# DATA start
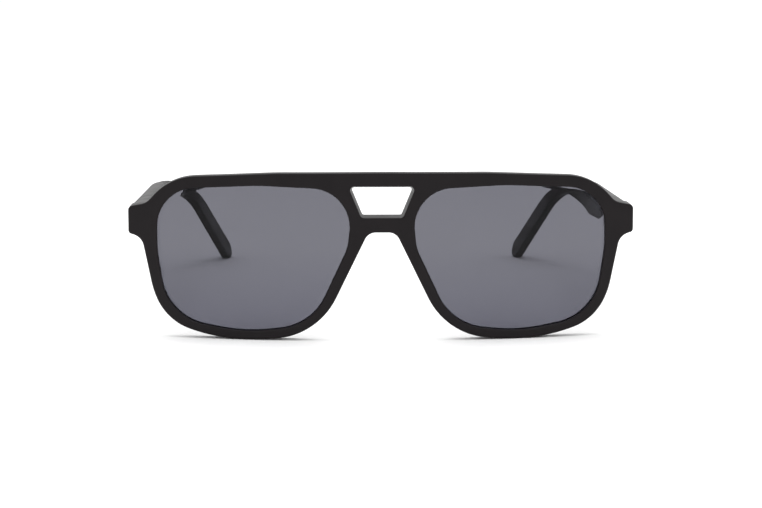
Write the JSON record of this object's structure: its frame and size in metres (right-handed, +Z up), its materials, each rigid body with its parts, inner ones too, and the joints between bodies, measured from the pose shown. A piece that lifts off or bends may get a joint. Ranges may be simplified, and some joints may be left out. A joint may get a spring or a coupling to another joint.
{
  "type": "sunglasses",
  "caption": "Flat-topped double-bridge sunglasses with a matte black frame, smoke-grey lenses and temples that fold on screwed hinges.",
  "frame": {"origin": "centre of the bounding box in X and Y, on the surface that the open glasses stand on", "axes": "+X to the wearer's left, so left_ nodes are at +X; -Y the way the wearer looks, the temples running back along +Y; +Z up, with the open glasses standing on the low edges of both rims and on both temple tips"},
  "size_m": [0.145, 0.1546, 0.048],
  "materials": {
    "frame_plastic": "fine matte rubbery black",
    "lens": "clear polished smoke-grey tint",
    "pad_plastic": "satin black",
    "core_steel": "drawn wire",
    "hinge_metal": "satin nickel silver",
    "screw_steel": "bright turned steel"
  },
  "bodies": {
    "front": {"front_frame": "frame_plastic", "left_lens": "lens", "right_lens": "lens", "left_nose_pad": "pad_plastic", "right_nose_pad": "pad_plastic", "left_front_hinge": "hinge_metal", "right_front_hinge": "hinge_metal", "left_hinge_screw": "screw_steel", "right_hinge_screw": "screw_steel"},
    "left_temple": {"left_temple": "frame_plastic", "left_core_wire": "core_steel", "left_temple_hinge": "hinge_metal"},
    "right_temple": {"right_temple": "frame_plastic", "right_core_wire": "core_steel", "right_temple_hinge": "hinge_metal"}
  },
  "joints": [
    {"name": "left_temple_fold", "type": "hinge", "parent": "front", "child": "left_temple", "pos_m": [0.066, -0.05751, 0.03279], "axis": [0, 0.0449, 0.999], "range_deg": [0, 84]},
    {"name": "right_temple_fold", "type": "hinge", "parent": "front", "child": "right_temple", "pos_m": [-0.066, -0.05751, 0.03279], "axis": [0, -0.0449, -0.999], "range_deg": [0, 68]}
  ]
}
# DATA end
# DATA start
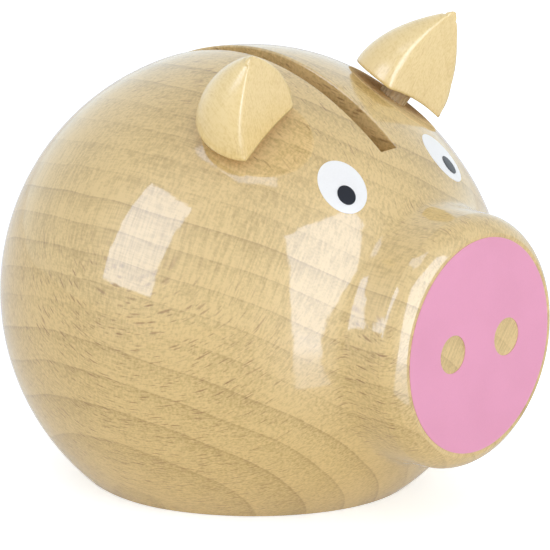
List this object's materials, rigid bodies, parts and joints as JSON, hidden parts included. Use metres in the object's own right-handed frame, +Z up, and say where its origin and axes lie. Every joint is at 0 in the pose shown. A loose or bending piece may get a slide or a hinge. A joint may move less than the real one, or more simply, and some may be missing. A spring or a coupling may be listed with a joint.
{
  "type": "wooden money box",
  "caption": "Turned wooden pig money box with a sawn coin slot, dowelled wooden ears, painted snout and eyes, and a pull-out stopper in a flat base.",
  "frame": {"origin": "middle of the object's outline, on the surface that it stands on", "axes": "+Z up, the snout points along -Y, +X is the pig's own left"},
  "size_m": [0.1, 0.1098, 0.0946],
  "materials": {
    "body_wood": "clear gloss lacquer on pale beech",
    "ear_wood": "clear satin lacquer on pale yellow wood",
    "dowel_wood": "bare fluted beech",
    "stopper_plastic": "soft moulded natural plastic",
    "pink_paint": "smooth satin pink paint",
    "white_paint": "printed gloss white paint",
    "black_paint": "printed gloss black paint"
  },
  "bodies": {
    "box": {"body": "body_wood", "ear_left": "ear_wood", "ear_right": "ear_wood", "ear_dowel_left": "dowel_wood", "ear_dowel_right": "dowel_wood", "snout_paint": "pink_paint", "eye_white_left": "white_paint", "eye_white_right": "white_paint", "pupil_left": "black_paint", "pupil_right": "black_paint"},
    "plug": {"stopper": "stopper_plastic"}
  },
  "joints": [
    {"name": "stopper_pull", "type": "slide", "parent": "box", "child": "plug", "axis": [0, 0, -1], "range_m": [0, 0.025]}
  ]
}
# DATA end
# DATA start
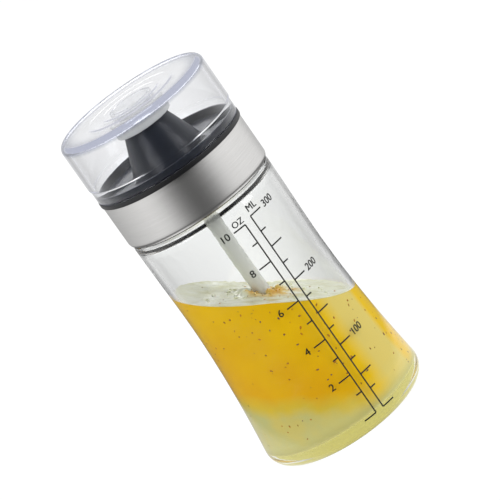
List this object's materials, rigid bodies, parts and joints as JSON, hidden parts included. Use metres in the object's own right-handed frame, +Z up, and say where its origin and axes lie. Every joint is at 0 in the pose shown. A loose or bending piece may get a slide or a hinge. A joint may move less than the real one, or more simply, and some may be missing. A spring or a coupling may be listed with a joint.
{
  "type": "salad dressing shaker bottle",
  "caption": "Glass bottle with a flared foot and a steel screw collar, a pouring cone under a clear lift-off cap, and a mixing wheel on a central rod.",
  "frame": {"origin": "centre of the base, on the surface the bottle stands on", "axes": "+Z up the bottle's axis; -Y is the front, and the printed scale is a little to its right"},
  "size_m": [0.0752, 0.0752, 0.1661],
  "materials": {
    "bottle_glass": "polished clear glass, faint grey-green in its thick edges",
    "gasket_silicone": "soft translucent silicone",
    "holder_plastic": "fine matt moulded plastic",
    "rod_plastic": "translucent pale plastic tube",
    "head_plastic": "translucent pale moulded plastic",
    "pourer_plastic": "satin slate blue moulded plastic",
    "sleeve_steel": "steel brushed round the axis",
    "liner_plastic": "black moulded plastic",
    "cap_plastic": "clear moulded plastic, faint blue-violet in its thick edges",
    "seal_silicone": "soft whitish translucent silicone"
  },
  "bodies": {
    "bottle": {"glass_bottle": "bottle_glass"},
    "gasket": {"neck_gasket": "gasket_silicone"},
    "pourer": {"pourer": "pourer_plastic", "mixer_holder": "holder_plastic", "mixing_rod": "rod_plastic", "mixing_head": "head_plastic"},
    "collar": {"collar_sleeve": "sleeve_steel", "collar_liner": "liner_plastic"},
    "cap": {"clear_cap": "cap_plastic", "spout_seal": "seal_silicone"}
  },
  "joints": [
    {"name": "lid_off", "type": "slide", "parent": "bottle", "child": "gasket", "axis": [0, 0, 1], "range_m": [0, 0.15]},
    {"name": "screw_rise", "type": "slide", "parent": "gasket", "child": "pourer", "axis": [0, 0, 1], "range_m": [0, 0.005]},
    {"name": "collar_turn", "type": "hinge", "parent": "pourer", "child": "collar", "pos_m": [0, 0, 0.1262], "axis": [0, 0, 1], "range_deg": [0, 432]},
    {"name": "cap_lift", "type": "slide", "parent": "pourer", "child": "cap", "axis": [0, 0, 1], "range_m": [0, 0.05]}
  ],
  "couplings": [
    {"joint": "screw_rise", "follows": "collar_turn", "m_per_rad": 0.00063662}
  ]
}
# DATA end
→ **DIRECTION**
Of all the lines in the listing above, how many include "axes"? Write only the number.

→ **RESPONSE BELOW**
5